Georgia Cooperative Development Center

GCDC was founded in 2017 by Matthew Epperson, who recognized a need for a more intentional effort to support start-up co-ops, when he embarked upon his own co-op start-up adventure and saw aspects of the process and ecosystem that could be supported further. Listen to his story in his own words.

Our Team

Audrey Griffin

Audrey is a CPA with 20 years of experience in auditing, tax and financial consulting for nonprofits, cooperatives, and small businesses. As a finance consulting for Columinate, she works primarily with cooperatively owned retail grocers. Her work focuses on strengthening organizations through strong financial reporting; assisting clients to understand the story that “the numbers” tell; and tax preparation services for small cooperatives and nonprofits. Audrey currently serves as a co-Executive Director of the GA Cooperative Development Center and is treasurer of St. Margaret’s Episcopal Church in Carrollton, Georgia. Past volunteer experience includes the boards and finance committees of several nonprofits and her local food co-op.

Sarah Bobrow-Williams

Sarah has worked as a community planner and nonprofit program administrator for 30 years. She has played leadership and planning roles in developing micro enterprises, cooperatives and worker owned businesses, and grassroots organizations, and the promotion of African American land retention, cultural heritage, food security and racial and social justice policy and organizing. Sarah is a member of the Goddard College Graduate Institute faculty where she helped to found the MA in Social Innovation and Sustainability. She is the Asset and Finance Development Director of the Southern Rural Black Women’s Initiative for Economic and Social Justice, a Managing Member of Southern Journeys LLC – a worker owned sewing company and the owner of Bobrow-Williams Group LLC, a community planning firm.

Roland Hall

Roland has been a member of the Georgia Bar since 1994. Roland’s practice includes representing electric cooperatives and related entities in corporate, finance and regulatory matters, negotiating and drafting contracts, including construction contracts, and handling complex business transactions and commercial litigation.

Eric Simpson

Eric is an experienced Human Services Professional and Cooperative Manager with 20+ years of diverse experience at the intersection of cooperative economics, social work, and community development. A small farmer and organizer, Eric serves as a Board Member, Owner, and Project Director of West Georgia Farmers’ Cooperative—an agricultural co-op founded in 1966. He also owns and operates New Eden ecosystem (NEe) in West Point, Georgia.

Ahzjah Simons (2022 CCMA Cooperative Service Award Recipient)

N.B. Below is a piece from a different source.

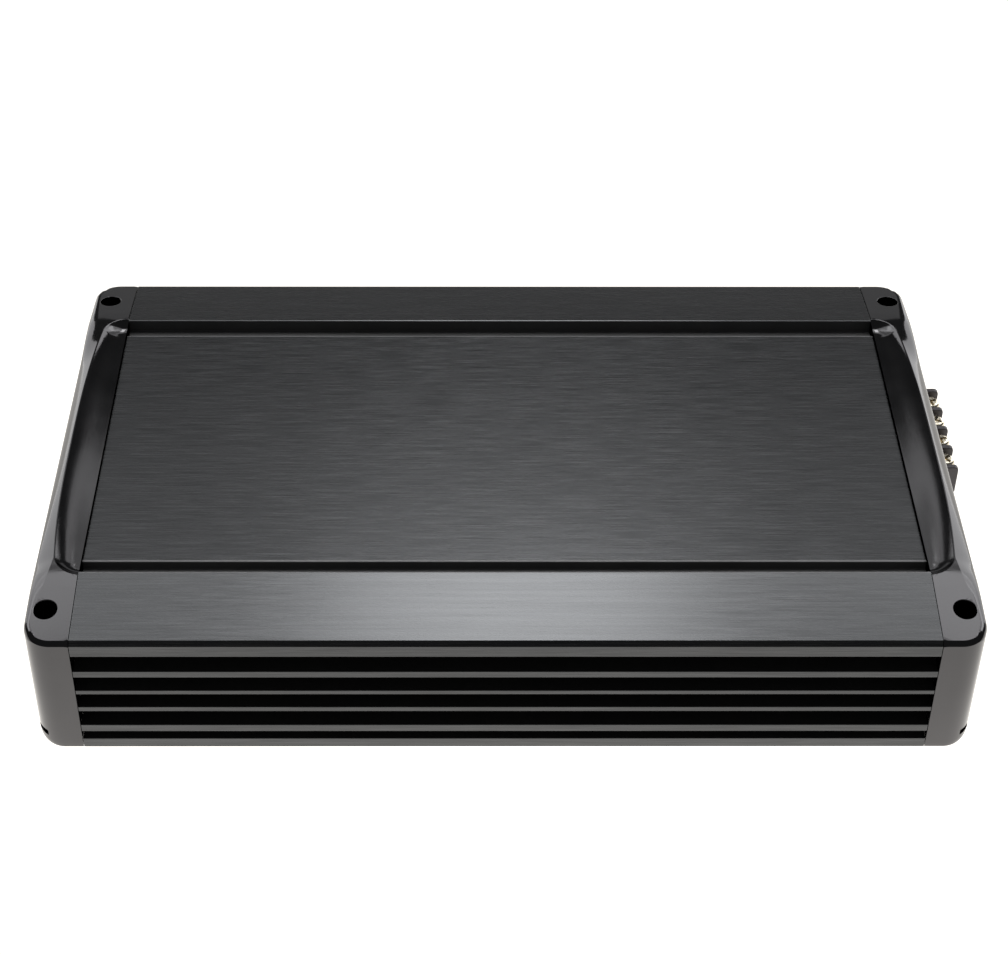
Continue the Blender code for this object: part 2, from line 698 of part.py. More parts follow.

Ahzjah Simons is known for her work in organizational leadership, management and communications for the past 20 years, in the areas of marketing, multimedia, in the co-op and wellness industry. She is Founder of Digico Global Business Solutions LLC and Co-op Developer for Co-op Cosmos Consulting, currently working to support multi-sector cooperatives, bipoc and womxn-owned small businesses, non-profits, creatives, and black holistic health, beauty, and wellness solopreneurs. 

Ahzjah currently serves as a Co-Executive Director of the Georgia Cooperative Development Center and is also Founder, Conscious Living OmniMedia Group, & The Children’s Wellness Network. She currently serves on the Board of Georgia Organics and was the first black woman to be elected to the National Cooperative Grocers Board of Directors. She also served as their DEI committee’s Co-Chair to help usher in a more equitable representation of BIPOC within the retail co-op space at co-op, leadership, and NCG board levels. At the 2022 CCMA conference, Ahzjah was honored with a CCMA Cooperative Service Award by the Consumer Co-op Management association, for her innovative and transformational service in the cooperative industry and leading one of the largest retail food co-ops in the southeast. 

Abiodun Henderson

Abiodun is the Executive Director of the Come Up Project which is featuring its first entrepreneurial business training program, based in agriculture, for returning citizens called Gangstas to Growers. She has been a community worker in SW Atlanta for over 6 years and has experience in running grassroots programs, farming and empowering those living in traditionally under served communities. Under her leadership as garden coordinator, the Westview Community Garden is now community owned after being bulldozed in 2015. Abiodun also helped create and manage the Westview Empowerment STEAM Camp from 2013-2015. Besides working to reduce recidivism in Westside Atlanta by employing at-risk youth and formerly incarcerated individuals, she is a board member of SWAG (Southwest Atlanta Growers) Cooperative. Her organization strives to become self-sustainable which is why The Come Up Project has begun to produce their first product, a hot sauce called “Sweet Sol”, branded by our trainees. It ls currently sold to restaurants and at farmer’s markets. She sees this as the beginning of helping to build large worker-owned cooperatives! Abiodun is a native Brooklynite and enjoys when her four year old son yells with a pumped fist, “Free Black People!”, every morning they pass the city jail.